=== Materials provided ===
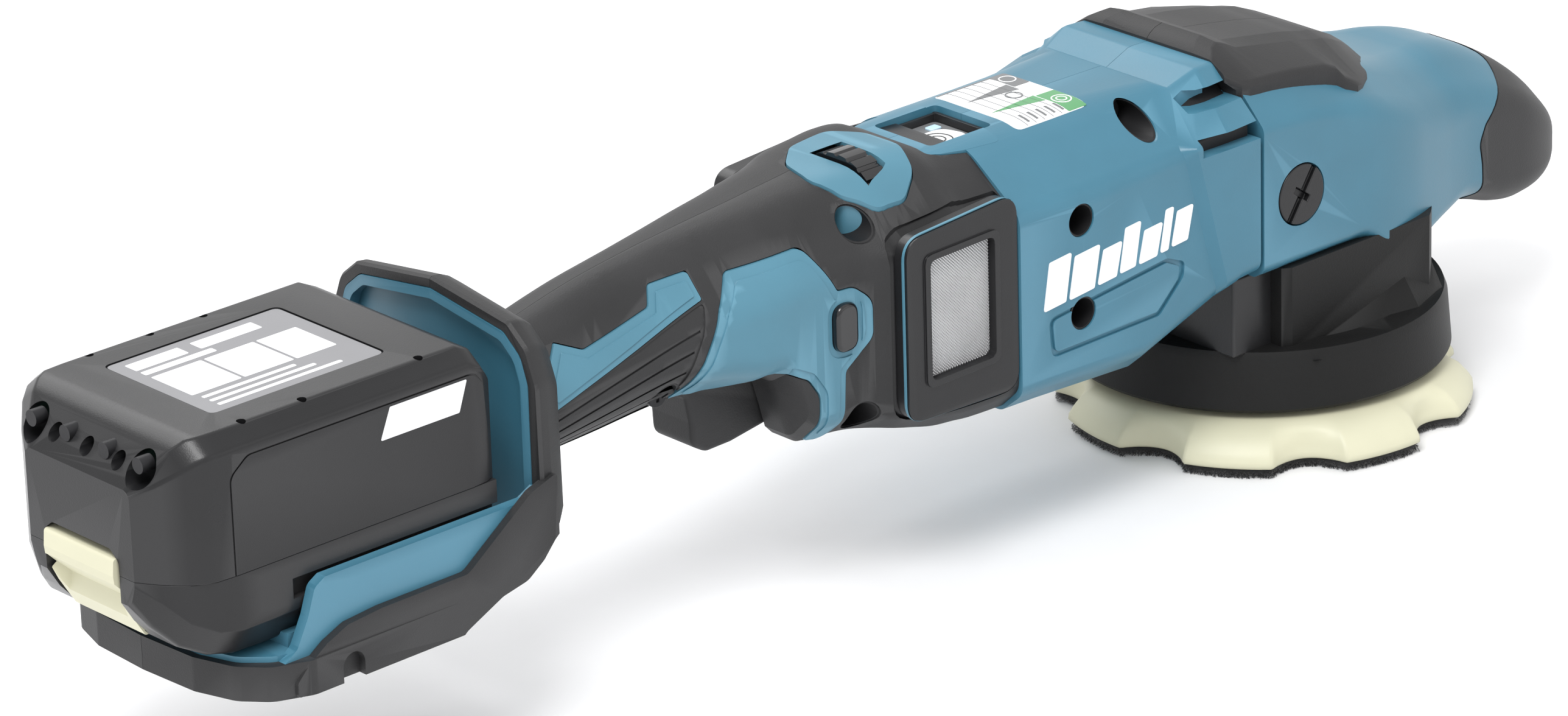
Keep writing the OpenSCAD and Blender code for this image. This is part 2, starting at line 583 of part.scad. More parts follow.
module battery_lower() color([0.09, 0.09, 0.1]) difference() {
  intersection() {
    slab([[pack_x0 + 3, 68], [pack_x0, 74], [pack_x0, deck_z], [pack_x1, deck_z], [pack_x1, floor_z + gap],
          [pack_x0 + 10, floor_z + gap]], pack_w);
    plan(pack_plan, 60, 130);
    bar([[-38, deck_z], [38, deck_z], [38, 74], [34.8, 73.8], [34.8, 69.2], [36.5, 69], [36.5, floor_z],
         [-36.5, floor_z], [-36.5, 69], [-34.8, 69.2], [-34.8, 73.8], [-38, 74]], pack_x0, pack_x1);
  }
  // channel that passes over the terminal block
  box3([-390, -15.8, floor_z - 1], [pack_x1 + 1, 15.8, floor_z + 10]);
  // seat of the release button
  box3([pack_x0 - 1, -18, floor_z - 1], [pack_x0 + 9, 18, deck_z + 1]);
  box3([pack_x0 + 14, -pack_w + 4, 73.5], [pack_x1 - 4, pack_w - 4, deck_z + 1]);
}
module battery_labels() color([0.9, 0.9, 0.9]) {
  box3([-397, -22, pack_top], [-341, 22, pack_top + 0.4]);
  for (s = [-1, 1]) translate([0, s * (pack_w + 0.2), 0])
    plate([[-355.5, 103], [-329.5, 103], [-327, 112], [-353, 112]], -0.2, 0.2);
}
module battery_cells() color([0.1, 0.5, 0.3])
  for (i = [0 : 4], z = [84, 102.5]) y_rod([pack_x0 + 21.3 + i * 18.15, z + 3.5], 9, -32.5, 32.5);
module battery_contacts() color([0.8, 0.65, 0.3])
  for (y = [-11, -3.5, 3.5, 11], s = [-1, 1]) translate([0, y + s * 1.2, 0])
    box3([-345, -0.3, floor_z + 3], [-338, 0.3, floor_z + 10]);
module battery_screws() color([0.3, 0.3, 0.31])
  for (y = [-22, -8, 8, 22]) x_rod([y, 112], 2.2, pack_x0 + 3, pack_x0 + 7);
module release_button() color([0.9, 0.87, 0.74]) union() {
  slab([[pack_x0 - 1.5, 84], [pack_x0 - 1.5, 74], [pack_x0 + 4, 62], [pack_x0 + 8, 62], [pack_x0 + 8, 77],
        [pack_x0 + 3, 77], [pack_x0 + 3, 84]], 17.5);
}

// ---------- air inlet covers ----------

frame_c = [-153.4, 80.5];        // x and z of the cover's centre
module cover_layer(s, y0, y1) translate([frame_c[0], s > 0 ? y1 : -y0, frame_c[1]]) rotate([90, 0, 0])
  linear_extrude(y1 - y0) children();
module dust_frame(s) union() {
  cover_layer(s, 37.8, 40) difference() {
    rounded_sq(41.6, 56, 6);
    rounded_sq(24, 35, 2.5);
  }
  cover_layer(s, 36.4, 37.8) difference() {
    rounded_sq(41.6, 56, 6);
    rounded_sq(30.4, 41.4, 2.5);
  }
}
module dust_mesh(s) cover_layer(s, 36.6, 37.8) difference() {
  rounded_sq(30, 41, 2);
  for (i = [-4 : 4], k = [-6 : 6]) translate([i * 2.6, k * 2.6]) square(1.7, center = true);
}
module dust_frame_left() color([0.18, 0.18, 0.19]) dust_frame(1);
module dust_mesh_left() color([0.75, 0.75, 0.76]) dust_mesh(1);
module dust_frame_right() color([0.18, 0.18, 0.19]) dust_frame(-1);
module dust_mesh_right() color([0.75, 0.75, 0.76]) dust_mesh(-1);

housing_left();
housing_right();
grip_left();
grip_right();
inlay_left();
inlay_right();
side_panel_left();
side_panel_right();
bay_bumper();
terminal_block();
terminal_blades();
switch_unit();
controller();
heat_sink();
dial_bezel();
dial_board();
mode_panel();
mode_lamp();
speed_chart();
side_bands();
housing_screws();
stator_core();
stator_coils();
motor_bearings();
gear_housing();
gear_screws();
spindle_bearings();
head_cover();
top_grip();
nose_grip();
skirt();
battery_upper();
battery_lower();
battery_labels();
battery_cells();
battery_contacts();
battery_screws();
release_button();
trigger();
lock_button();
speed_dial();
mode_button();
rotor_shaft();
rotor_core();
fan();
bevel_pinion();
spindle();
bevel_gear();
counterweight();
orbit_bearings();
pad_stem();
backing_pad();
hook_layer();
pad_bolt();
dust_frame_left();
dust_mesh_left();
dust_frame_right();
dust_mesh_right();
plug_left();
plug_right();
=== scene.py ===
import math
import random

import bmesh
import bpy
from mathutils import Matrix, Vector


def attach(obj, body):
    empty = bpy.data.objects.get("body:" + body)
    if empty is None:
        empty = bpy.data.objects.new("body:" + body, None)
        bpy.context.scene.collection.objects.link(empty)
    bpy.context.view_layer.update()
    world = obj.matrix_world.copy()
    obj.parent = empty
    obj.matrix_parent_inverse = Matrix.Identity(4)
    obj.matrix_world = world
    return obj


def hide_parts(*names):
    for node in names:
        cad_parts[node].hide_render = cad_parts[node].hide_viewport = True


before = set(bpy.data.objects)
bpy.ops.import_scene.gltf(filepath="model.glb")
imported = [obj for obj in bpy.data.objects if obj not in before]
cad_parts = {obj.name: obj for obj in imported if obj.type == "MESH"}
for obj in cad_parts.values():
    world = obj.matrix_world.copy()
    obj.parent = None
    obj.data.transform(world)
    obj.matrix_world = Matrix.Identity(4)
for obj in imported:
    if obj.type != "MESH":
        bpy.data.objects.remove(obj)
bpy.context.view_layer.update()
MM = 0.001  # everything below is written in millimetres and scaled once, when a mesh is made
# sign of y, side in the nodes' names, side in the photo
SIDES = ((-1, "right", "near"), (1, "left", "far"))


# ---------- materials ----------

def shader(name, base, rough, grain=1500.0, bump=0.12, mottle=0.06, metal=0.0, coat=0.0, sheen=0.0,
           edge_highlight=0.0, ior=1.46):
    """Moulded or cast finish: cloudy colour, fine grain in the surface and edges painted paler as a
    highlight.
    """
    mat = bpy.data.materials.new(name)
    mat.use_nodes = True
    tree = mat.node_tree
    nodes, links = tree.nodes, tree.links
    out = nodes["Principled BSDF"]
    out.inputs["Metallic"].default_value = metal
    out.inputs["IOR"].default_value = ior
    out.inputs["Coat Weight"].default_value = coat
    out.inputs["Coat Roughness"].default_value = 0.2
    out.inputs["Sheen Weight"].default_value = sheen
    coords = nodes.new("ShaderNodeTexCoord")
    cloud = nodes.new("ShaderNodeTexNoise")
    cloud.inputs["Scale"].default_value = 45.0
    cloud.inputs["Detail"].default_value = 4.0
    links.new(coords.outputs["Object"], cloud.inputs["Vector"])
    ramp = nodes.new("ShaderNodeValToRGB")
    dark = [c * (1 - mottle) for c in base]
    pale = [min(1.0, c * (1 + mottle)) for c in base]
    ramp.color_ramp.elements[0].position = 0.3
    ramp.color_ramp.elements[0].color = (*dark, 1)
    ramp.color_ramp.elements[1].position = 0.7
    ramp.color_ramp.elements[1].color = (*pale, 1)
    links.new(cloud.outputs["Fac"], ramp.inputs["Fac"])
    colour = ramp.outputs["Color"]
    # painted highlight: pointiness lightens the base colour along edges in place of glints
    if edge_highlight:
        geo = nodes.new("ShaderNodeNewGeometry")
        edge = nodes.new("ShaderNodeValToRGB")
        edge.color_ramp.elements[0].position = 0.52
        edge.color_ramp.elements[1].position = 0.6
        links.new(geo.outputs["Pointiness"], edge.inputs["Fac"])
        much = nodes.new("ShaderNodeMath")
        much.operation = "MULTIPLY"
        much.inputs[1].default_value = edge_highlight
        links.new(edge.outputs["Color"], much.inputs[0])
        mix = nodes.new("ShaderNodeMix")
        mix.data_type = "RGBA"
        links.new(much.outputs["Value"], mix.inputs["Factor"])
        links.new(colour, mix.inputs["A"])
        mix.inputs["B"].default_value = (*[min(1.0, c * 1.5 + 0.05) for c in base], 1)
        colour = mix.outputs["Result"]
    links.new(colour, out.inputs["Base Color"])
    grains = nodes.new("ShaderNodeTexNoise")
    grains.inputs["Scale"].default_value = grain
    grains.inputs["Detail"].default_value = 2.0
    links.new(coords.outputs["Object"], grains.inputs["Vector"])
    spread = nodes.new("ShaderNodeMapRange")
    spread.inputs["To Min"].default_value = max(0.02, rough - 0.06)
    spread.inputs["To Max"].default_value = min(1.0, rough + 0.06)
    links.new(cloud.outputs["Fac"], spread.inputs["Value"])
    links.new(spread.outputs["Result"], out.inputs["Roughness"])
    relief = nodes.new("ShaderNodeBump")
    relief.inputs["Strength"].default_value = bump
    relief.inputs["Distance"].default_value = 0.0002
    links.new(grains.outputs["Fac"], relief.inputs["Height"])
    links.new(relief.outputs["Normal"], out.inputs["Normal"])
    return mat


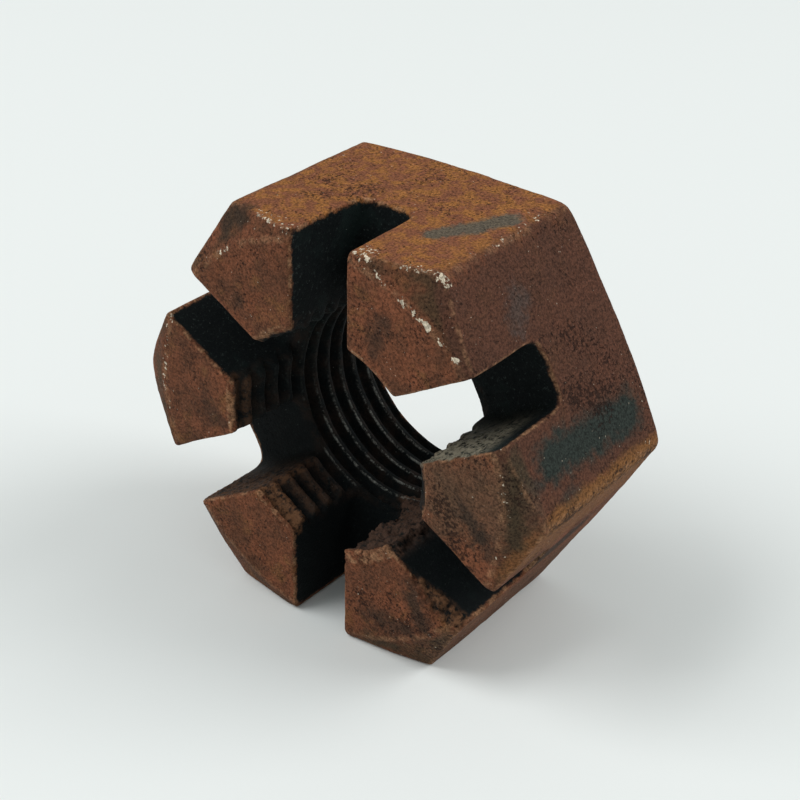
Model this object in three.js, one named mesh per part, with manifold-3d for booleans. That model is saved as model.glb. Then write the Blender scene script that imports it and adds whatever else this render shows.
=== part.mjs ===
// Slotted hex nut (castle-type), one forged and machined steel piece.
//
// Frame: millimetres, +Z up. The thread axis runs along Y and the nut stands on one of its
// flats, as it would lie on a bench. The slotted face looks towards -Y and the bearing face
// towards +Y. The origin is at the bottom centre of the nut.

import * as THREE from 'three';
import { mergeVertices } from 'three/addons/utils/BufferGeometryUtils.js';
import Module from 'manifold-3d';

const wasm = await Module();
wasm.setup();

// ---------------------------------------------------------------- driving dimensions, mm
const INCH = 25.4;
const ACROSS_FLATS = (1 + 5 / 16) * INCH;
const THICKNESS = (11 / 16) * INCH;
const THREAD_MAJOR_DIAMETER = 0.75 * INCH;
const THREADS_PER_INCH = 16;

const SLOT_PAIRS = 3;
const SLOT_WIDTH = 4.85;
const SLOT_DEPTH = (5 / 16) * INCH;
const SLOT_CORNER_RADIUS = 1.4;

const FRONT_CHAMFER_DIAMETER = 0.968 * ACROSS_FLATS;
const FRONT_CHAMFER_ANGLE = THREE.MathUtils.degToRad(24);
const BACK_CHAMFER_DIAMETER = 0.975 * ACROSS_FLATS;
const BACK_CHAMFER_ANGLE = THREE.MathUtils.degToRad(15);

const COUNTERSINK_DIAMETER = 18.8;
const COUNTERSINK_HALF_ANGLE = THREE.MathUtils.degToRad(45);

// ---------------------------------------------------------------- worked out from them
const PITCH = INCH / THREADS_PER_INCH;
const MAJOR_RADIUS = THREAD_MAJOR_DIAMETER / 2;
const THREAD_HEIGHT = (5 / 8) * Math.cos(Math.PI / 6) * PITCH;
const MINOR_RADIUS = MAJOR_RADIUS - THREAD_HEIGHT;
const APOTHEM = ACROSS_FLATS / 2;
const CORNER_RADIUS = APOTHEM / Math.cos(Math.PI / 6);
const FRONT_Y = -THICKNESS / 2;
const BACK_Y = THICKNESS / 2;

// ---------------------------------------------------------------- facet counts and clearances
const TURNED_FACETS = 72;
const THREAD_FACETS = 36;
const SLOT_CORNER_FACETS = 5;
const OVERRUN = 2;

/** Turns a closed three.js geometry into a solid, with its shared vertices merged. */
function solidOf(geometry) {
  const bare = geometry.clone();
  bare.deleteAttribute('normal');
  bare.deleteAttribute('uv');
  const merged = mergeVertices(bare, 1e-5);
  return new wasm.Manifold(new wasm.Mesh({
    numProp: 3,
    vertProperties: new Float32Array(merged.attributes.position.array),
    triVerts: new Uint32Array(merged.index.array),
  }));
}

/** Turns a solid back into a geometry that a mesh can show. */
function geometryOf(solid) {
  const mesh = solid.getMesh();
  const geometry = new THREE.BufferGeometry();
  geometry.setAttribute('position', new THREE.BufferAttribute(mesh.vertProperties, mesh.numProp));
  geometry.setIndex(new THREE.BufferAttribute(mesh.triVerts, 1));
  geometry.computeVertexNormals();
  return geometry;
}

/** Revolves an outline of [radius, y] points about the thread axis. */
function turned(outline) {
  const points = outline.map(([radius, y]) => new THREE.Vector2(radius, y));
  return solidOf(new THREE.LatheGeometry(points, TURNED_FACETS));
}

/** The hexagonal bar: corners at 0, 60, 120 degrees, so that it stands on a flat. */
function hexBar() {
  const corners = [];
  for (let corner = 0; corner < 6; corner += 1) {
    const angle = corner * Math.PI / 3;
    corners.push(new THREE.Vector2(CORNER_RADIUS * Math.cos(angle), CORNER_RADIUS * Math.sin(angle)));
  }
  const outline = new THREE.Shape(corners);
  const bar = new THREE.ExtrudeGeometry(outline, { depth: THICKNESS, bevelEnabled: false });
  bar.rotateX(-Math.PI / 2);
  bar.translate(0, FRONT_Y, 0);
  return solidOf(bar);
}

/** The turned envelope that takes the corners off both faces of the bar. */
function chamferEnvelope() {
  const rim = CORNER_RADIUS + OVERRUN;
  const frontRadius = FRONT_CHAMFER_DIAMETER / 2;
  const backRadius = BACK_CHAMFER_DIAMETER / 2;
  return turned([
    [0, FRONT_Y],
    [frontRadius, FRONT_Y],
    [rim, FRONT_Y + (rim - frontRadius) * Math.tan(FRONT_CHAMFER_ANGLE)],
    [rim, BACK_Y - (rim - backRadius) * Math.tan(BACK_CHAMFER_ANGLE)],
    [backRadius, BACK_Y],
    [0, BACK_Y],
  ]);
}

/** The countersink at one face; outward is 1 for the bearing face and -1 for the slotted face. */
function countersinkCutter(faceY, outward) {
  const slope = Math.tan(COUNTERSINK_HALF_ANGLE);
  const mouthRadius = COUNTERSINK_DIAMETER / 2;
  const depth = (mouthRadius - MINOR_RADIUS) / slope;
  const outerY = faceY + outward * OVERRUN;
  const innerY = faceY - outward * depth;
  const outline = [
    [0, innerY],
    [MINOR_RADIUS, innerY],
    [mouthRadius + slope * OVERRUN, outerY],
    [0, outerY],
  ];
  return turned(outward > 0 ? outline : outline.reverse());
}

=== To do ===
Your task is to repeat exactly the lines from the one that contains "Model this object" through the one that contains "const BACK_CHAMFER_ANGLE = THREE.MathUtils.degToRad(15);", with both end lines included.

=== Worked answer ===
Model this object in three.js, one named mesh per part, with manifold-3d for booleans. That model is saved as model.glb. Then write the Blender scene script that imports it and adds whatever else this render shows.
=== part.mjs ===
// Slotted hex nut (castle-type), one forged and machined steel piece.
//
// Frame: millimetres, +Z up. The thread axis runs along Y and the nut stands on one of its
// flats, as it would lie on a bench. The slotted face looks towards -Y and the bearing face
// towards +Y. The origin is at the bottom centre of the nut.

import * as THREE from 'three';
import { mergeVertices } from 'three/addons/utils/BufferGeometryUtils.js';
import Module from 'manifold-3d';

const wasm = await Module();
wasm.setup();

// ---------------------------------------------------------------- driving dimensions, mm
const INCH = 25.4;
const ACROSS_FLATS = (1 + 5 / 16) * INCH;
const THICKNESS = (11 / 16) * INCH;
const THREAD_MAJOR_DIAMETER = 0.75 * INCH;
const THREADS_PER_INCH = 16;

const SLOT_PAIRS = 3;
const SLOT_WIDTH = 4.85;
const SLOT_DEPTH = (5 / 16) * INCH;
const SLOT_CORNER_RADIUS = 1.4;

const FRONT_CHAMFER_DIAMETER = 0.968 * ACROSS_FLATS;
const FRONT_CHAMFER_ANGLE = THREE.MathUtils.degToRad(24);
const BACK_CHAMFER_DIAMETER = 0.975 * ACROSS_FLATS;
const BACK_CHAMFER_ANGLE = THREE.MathUtils.degToRad(15);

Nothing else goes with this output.